これは、トウゼン、その3人の好みの選択であるから、それはそれでよいのだが、「東京本」「東京人」という言葉が踊るとき、そのワクからいつも抜け落ちている東京をかんじる。今回も、また、なのだが、ま、文学的虚構の東京も、コンニチの東京の一面なのかも知れない。

今回のカテゴリーは、「浅草」「まち」「ひと」「時代」という分類であるが、リストアップされている本を見ると、やはり、たとえば東京南部に関わる本や作家は、ほとんどない。蒲田生まれ育ちの、だが浅草イメージの小沢昭一さんが、関係あるといえばあるぐらいだろうか。

かつての浅草の繁栄から現在の東京の繁栄を支えた「東京に働く人々」が、どうやら「庶民文化」という観念を通してはみえるようだが、かなり希薄な存在になっているのではないかと思われるのだ。

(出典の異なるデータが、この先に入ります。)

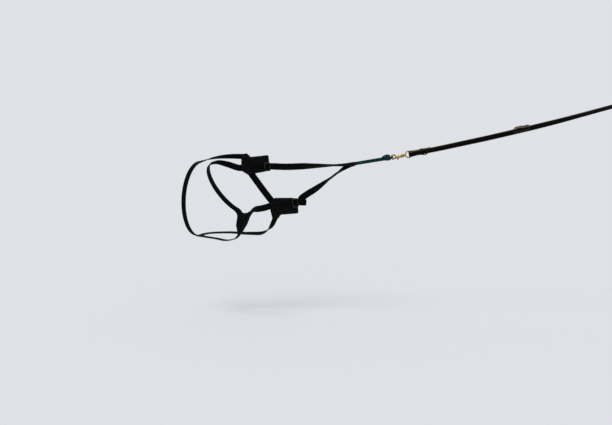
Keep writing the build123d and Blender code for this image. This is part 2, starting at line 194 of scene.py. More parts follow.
def metal_material(name, bright, dull, shine, wear_scale=160.0, bare=1.0):
    """Cast and tumbled metal: cloudy tarnish, fine scratches, dulled lows."""
    made = Finish(name)
    cloud, fine = made.grain(wear_scale, 6.0, 0.6), made.grain((900.0, 2600.0, 2600.0), 3.0)
    rough = cloud * -0.30 + (shine + 0.15) + fine * 0.12
    return made.done(
        cloud, [(0.34, dull), (0.62, bright)], fine * 0.6 + made.cells(700.0) * 0.5, 0.25, 0.00012,
        rough, 0.5 * bare, metallic=bare,
    )


def leather_material(name, crown=None, reach=1.0):
    """Black waxed leather: pebbled grain, edges rubbed brown, and along a folded crown a pale band that is
    wear and also a painted highlight where the fold faces up.
    """
    made = Finish(name)
    along, across = made.strap_lines()
    crease = made.grain((140.0, 30.0, 1.0), 6.0, 0.65, "UV")
    edge = abs(across) * (1.0 / 0.011)
    groove = calc("MINIMUM", abs(edge - 0.86) * 22.0, 1.0)
    rub_and_highlight = edge**9.0 + made.grain(45.0, 5.0) * 0.35
    stops = [(0.28, (0.0024, 0.0014, 0.0007)), (0.80, (0.0076, 0.0050, 0.0031))]
    if crown:
        # Pale band along the fold's crown: wear, and a painted highlight where the crown faces the sky.
        crown_wear_and_highlight = calc("MAXIMUM", reach - abs(along - crown * MM) * 180.0, 0.0)
        rub_and_highlight = calc("MINIMUM", rub_and_highlight, 0.6) + crown_wear_and_highlight
        stops.append((1.0, (0.140, 0.118, 0.090)))
    return made.done(
        rub_and_highlight, stops, made.cells(900.0) * 0.5 + crease + groove * 0.9, 0.5, 0.00035,
        crease * 0.22 + 0.34, 0.04,
    )


def cut_edge_material():
    """Raw cut edge of the leather: tan fibres in thin layers, waxed dark in places."""
    made = Finish("tan cut edge")
    fibre = made.grain((260.0, 1900.0, 1900.0), 5.0)
    shade = fibre * 0.4 + made.grain(70.0, 5.0) * 0.6
    stops = [(0.34, (0.013, 0.011, 0.005)), (0.55, (0.062, 0.051, 0.024)), (0.8, (0.17, 0.135, 0.066))]
    return made.done(shade, stops, fibre, 0.5, 0.0003, 0.68)


def thread_material(name, dark, light):
    """Sewing thread, with its plies as fine bands."""
    made = Finish(name)
    inputs = {"Vector": made.where["Object"], "Scale": 900.0, "Distortion": 1.5}
    ply = made.value("ShaderNodeTexWave", inputs, 1)
    return made.done(ply, [(0.2, dark), (0.9, light)], ply, 0.4, 0.0001, 0.6, 0.1)


BLACK_WEB = webbing_material("black nylon webbing", (0.0006, 0.0006, 0.0008), (0.0034, 0.0034, 0.0040))
BINDING = webbing_material(
    "black binding tape", (0.0008, 0.0008, 0.001), (0.004, 0.004, 0.0046), 0.0011, 0.0014
)
PADDING = padding_material()
TEAL = rope_material("teal rope yarn", (0.0006, 0.009, 0.010), (0.0024, 0.036, 0.037))
TEAL_PALE = rope_material("pale teal tracer yarn", (0.0015, 0.030, 0.031), (0.009, 0.110, 0.108))
ROPE_CORE = rope_material("rope core", (0.0005, 0.007, 0.008), (0.0018, 0.020, 0.021))
ROPE_PAINTS = [TEAL, TEAL_PALE, ROPE_CORE]
BRASS = metal_material("cast brass", (0.47, 0.265, 0.082), (0.105, 0.056, 0.015), 0.30)
# The bolt's brass is a darker copy of the cast brass: painted shade for the bolt and its thumb knob, which
# sit in shadow.
SHADED_BOLT_BRASS = metal_material("brass bolt darkened by painted shade", (0.17, 0.088, 0.028), (0.016, 0.009, 0.004), 0.36)
BLACKED = metal_material(
    "blacked ring, rubbed brown", (0.034, 0.024, 0.016), (0.006, 0.0045, 0.003), 0.45, bare=0.3
)
SLIDE = metal_material("olive bronze slide", (0.060, 0.054, 0.028), (0.012, 0.011, 0.007), 0.42, 110.0)
LEATHER = leather_material("black waxed leather")
# Saddle and tongue: the pale band on their crowns is wear and also a painted highlight.
FOLDED = leather_material("leather worn, with painted highlight on its fold crown", 27.0, 1.95)
TONGUE = leather_material("leather worn, with painted highlight on its tongue crown", 11.1, 1.5)
HIDE = [LEATHER, cut_edge_material()]
BLACK_THREAD = thread_material("black bonded thread", (0.006, 0.006, 0.007), (0.035, 0.035, 0.038))
WHIPPING = thread_material("tarred whipping twine", (0.0015, 0.0015, 0.0016), (0.008, 0.008, 0.0085))
WAXED_THREAD = thread_material("waxed linen thread", (0.016, 0.012, 0.007), (0.085, 0.064, 0.038))


# Shaping


def speeds(values, marks, first=None, final=None):
    """Slope of each value at its mark, so that the run through them bends smoothly."""
    steps = [(b - a) / (n - m) for a, b, m, n in zip(values, values[1:], marks, marks[1:])]
    out = [steps[0] if first is None else first]
    for i in range(1, len(steps)):
        a, b = marks[i] - marks[i - 1], marks[i + 1] - marks[i]
        out.append((steps[i - 1] * b + steps[i] * a) / (a + b))
    return out + [steps[-1] if final is None else final]


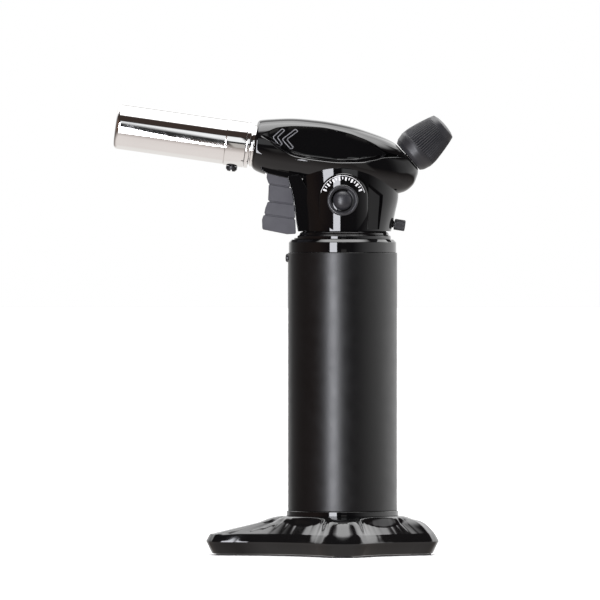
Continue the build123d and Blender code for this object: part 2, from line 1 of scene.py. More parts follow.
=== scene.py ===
"""Butane torch: detailed shells, metalwork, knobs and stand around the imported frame.

Lengths in the tables are millimetres in the object's own frame; MM turns them into metres.
-X is towards the flame, -Y is the side with the lock button, +Z is up."""
from math import acos, atan2, copysign, cos, hypot, pi, radians, sin, sqrt, tan
import bpy
import bmesh
import numpy as np
from mathutils import Matrix, Vector


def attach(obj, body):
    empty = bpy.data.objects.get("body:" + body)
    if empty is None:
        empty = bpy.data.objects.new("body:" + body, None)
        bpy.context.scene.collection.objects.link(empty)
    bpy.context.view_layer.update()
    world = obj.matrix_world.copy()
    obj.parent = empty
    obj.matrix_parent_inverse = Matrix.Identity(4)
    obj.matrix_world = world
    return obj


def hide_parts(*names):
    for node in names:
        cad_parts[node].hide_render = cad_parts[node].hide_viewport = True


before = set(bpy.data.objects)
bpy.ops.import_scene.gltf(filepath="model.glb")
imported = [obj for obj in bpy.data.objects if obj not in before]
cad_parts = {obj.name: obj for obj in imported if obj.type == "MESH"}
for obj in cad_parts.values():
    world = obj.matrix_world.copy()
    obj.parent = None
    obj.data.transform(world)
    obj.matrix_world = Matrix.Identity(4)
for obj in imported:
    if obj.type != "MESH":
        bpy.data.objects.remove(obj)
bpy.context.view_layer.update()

MM = 0.001

# ---- dimensions shared with the frame
BODY_R = 24.0
SLEEVE_Z0, SLEEVE_Z1 = 19.5, 132.9
COLLAR_R, COLLAR_TOP = 23.65, 138.7
NECK_Z = 142.3
STAND_TOP = 17.3
WALL = 2.0
LEAST_WALL = 1.0  # behind the scoop

TUBE_TILT = 8.2
TUBE_SEAM = (-42.4, 0.0, 180.5)
KNOB_TILT = 41.0
KNOB_RIDGE = (32.1, 0.0, 177.9)
AIR_TILT = -8.7
AIR_KNOB = (22.6, 0.0, 145.5)
PULL_TILT = -10.0
BUTTON_Z = 155.8
PANEL_Z = 156.8
PANEL_Y, PANEL_R, PANEL_X = -17.2, 10.95, 0.35
PANEL_CURVE_R, PANEL_CURVE_X = 23.0, 1.4
BEZEL_SEAT = 15.3
TRIGGER_HALF_W = 7.5
SLOT_GAP = 0.3  # clearance on each side of the trigger


# ---- frames and meshes
CAP_CORNERS = 14  # a face with this many corners is a flat cap
MERGE_DISTANCE = 1e-7  # metres
AXIS_R = 1e-6  # a point of a turned outline this near the axis lies on it
NEAR_STRAIGHT = 0.02  # radians from straight within which a corner stays as it is
CORNER_SHARE = 0.45  # most of a side that one rounded corner may take up
BEVEL_STEPS = 4


def placed(axes, point):
    """Matrix from three rows of axes and an origin."""
    m = Matrix(axes).to_4x4()
    m.translation = Vector(point)
    return m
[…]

あるいは、「南部労働者」や「葛飾労働者」を、「アカ」とみる偏見の伝統が、まだ根深くあるのだろうか。

しかし、浅草を語るとき、そこに憧れ慰めを求めた南部労働者や葛飾労働者、また荒川をこえた埼玉になるが川口周辺の労働者をヌキに語られること自体、おれとしてはフシギだ。とても偏った「東京観」をかんじるし、「東京に働く人々」への無関心をかんじる。

ってえ、ことで、小関智弘さんの『春は鉄までが匂った』(ちくま文庫)を、おれは「東京者」の本として、加えたい。帯に「町工場に生きる心意気」とある。

いきなり話がそれてしまった。この『東京に働く人々』を、借りてきたのは、新刊コーナーにあったそれをパラパラ見たとき、つぎのような文章が目にとまり、オモシロイと思ったからだ。これは、「営業職の労働時間問題」でサービス残業が多い実態を分析してのもの。

「正邪の判断を別とすれば、営業職の「サービス残業」の実態はある程度似通った状態になっているのである。これは基準法の精神からみれば問題だが、サービス残業は大企業などでも常態化しているとの指摘もあるのだから、一種の日本的な「文化」を形成してしまっているともいえる。あるいはそれなりに公平感だけは実現しているので、いわば「社会的」安定を保っているともいえるかもしれない、などと皮肉も言いたくなる結果ではあった。」

この本は、「労働現場調査20年の成果から」と副題にあるが、東京労働研究所が創立の1978年4月から廃止の2001年3月まで23年間の調査研究活動をまとめた。ようするに、東京の暮らしの根っこのところが、みえるのだな。